Monsieur le président, messieurs les secrétaires d'État, mes chers collègues, selon nous, le projet de loi de modernisation de l’économie acte un projet de société dans lequel tout devient marchand et toutes les formes de solidarité, de gratuité et de partage sont bannies.
Sur le plan tant social qu’économique ou culturel, ce texte prévoit un modèle stérile, qui ne manquera pas d’avoir des effets pervers, notamment parce qu’il renforcera les inégalités entre les plus forts et les plus démunis.
Sous couvert de modernité, c’est une politique rétrograde qui est mise en œuvre ; sous couvert d’égalité, c’est l’écrasement de certains professionnels et des salariés qui est organisé ; sous couvert de liberté, c’est l’installation de monopoles économiques et financiers qui est confortée.
Depuis des mois maintenant, le Gouvernement et le Président de la République promettent aux Français d’augmenter leur pouvoir d’achat. Les lois successives n’ont montré aucun effet positif allant dans ce sens. Les prix des produits alimentaires, de l’énergie, les montants des loyers pèsent toujours plus lourds sur les ménages, et les salaires, comme les retraites, n’augmentent pas.
Au contraire, les politiques que vous avez conduites ont aggravé les difficultés des Françaises et des Français. Puisque vous niez toujours l’impact négatif de vos politiques, prenons un exemple concret et récent : le secteur de l’énergie.
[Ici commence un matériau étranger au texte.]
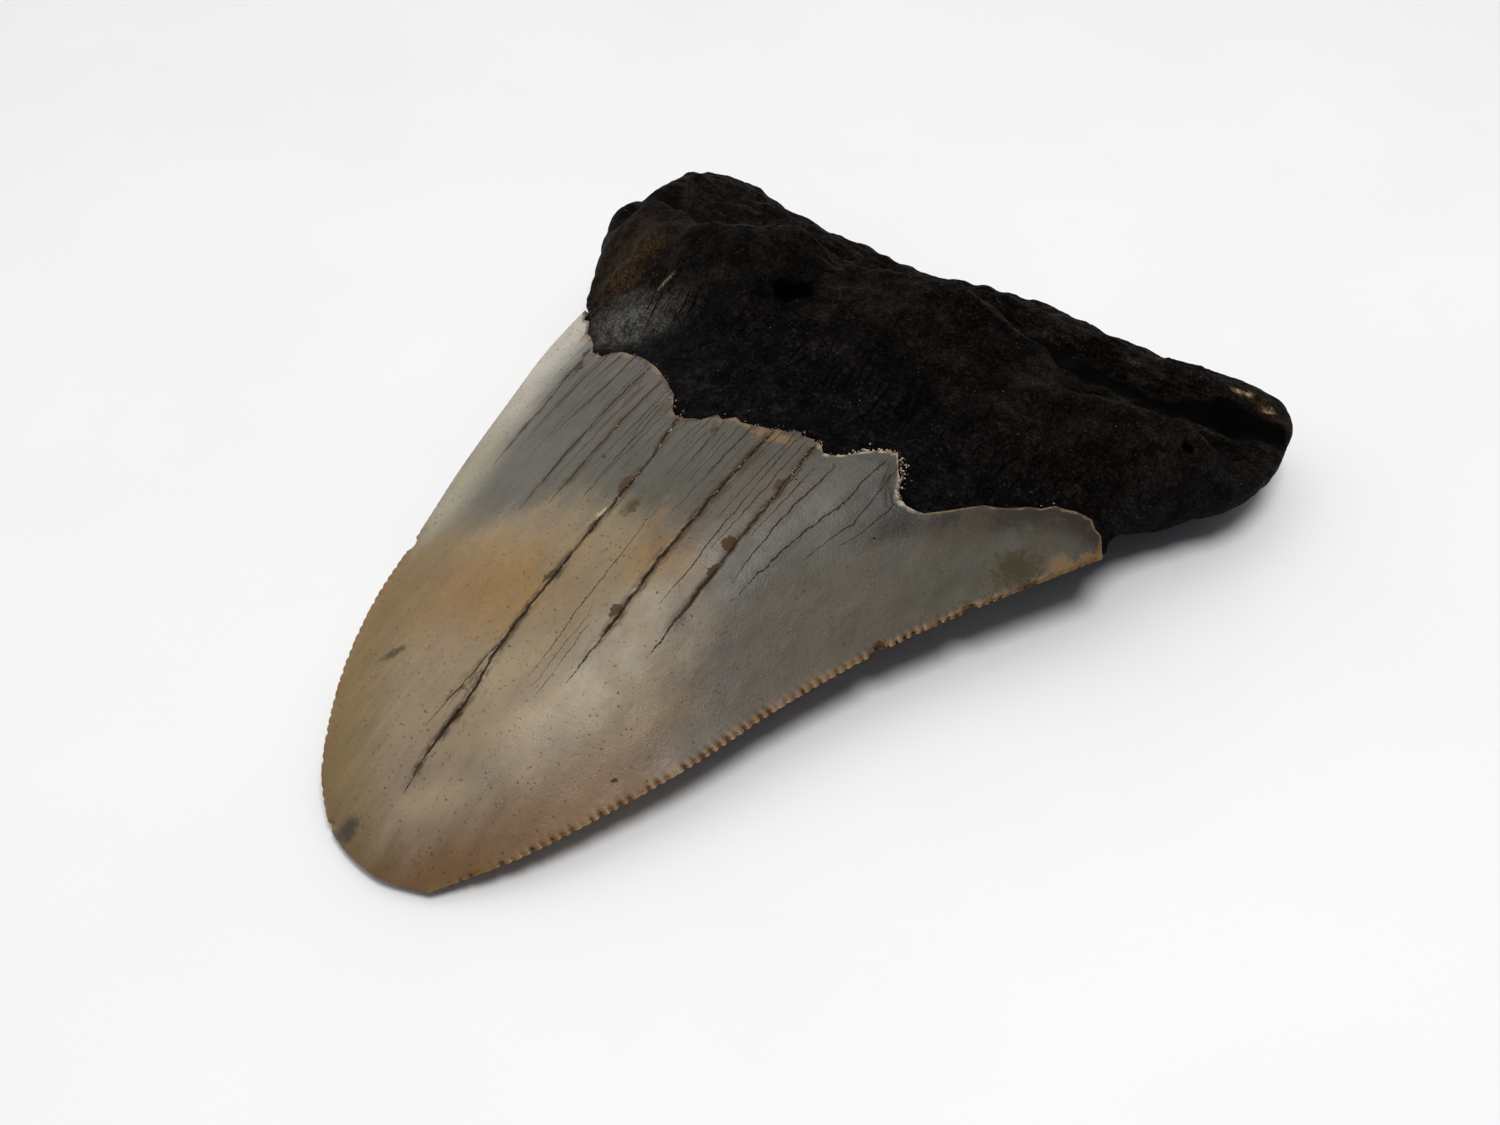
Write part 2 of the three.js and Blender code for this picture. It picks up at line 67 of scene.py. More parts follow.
# Broken upper end of the enamel on the tongue side, and its smoother end on the lip side.
LEDGE = [
    (-31.8, 14.8), (-28, 11), (-25.5, 9), (-23.4, 7.1), (-21, 8.8), (-18, 8.1), (-15.2, 7.2), (-12.3, 5.2),
    (-10, 3.6), (-8.2, 1.4), (-6.9, 1.4), (-3, 3.4), (0.7, 4.1), (3.8, 5.6), (6.4, 5.2), (8.2, 5.7),
    (9.4, 7.8), (11.9, 10), (13.4, 8.3), (14.8, 5.6), (17.8, 7), (21.4, 12), (25.9, 16.6), (28.4, 18),
    (30.2, 18), (32, 15.2),
]
LEDGE_STEP = 0.8
LEDGE_JAG = 0.011
LIP_LEDGE = [(-31.8, 14.8), (-22, 18.4), (-11, 20.8), (1, 21.4), (12, 20.4), (23, 18), (32, 15.2)]
LIP_LEDGE_STEP = 0.4
LIP_LEDGE_JAG = 0.002
LEDGE_JAG_SIZE = 0.9
STEP_FADE = 0.3

# Heights of the rim, and of the tongue side above it. The crown's middle line rises steeply at first.
TIP_RIM_HEIGHT = 1.0
CORNER_RIM_HEIGHT = 7.5
CROWN_RIM = [(0, TIP_RIM_HEIGHT), (0.1, 2.5), (0.3, 4.2), (0.6, 5.8), (1, CORNER_RIM_HEIGHT)]
BACK_RIM_HEIGHT = 6.3
CROWN_BULGE = 8.2
CROWN_RISE_STEEP = 2.2
CROWN_RISE_ROUND = 0.75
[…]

Au moment de la privatisation de Gaz de France, le 16 juillet dernier – jour funeste ! –, le Gouvernement se voulait rassurant : la concurrence devait jouer et faire baisser les prix. Pourtant, à peine cette fusion réalisée, Jean-François Cirelli, ancien P-DG de Gaz de France, rétrogradé futur numéro 2 du nouveau groupe, explique qu’il faudra, à l’automne, augmenter une nouvelle fois les tarifs du gaz pour tenir compte de l’évolution du prix du pétrole, et ce alors même que les tarifs ont déjà crû de 4, 4 % et de 5 % – soit près de 10 % – depuis le 1er janvier dernier.
Qu’a fait le Gouvernement face à ces augmentations ? Qu’a fait Mme la ministre de l’économie pour préserver le pouvoir d’achat de nos concitoyens ? Elle s’est contentée d’acquiescer.
À l’heure où il est urgent de défendre un droit pour tous à l’énergie, la privatisation de GDF correspond en réalité à la mise en œuvre d’une nouvelle politique d’entreprise tournée vers la réalisation de profits toujours plus importants pour les actionnaires.
Avant-hier, la valeur boursière de GDF et Suez atteignait 96 milliards d’euros ! Les consommateurs paient toujours plus chers, tandis que, comme on pouvait le lire dans la presse : « Pour l’instant, ils [les investisseurs] ont repris confiance dans une hausse tarifaire cet été après les dernières déclarations de la ministre de l’économie, Christine Lagarde, ... »
Au titre des augmentations prévues cet été, le SMIC n’est, lui, revalorisé que de 0, 9 % au 1er juillet. Tout est dit !
Le projet de loi de modernisation de l’économie s’inscrit dans la droite ligne de vos politiques de dérégulation des relations commerciales comme de démantèlement et de casse des services publics. Il n’apportera pas de réponse aux difficultés que rencontrent nos concitoyens pour se nourrir, se loger, se déplacer, se soigner, se vêtir. Car, en réalité, la volonté politique de les aider n’existe pas !
Les débats sur le projet de loi de modernisation de l’économie ont montré à quel point la valeur travail a peu d’importance à vos yeux.
Fonder une ligne politique en faveur du pouvoir d’achat sur une éventuelle baisse des prix, en rejetant la question de la faiblesse des salaires et des retraites ou celle de l’absence d’une juste rémunération du travail, est un non-sens, à moins que le but recherché ne soit l’exploitation croissante des travailleurs, ceux qui créent la richesse, comme vous l’oubliez trop souvent, au profit d’un capitalisme financier stérile et dévorant.
Fonder une politique en faveur du pouvoir d’achat sur la baisse des prix, sans se soucier de la qualité des produits et de l’égalité dans l’accès aux produits, c’est oublier que la croissance n’a de sens que si ses fruits sont justement redistribués au bénéfice du plus grand nombre. C’est le problème d’une répartition plus égalitaire des richesses produites.
Dès lors, vous comprendrez, monsieur le président, messieurs les secrétaires d'État, mes chers collègues, que les sénateurs du groupe communiste républicain et citoyen voteront contre ce texte, qui montre une fois encore combien les inégalités et les luttes d’hier restent celles d’aujourd’hui.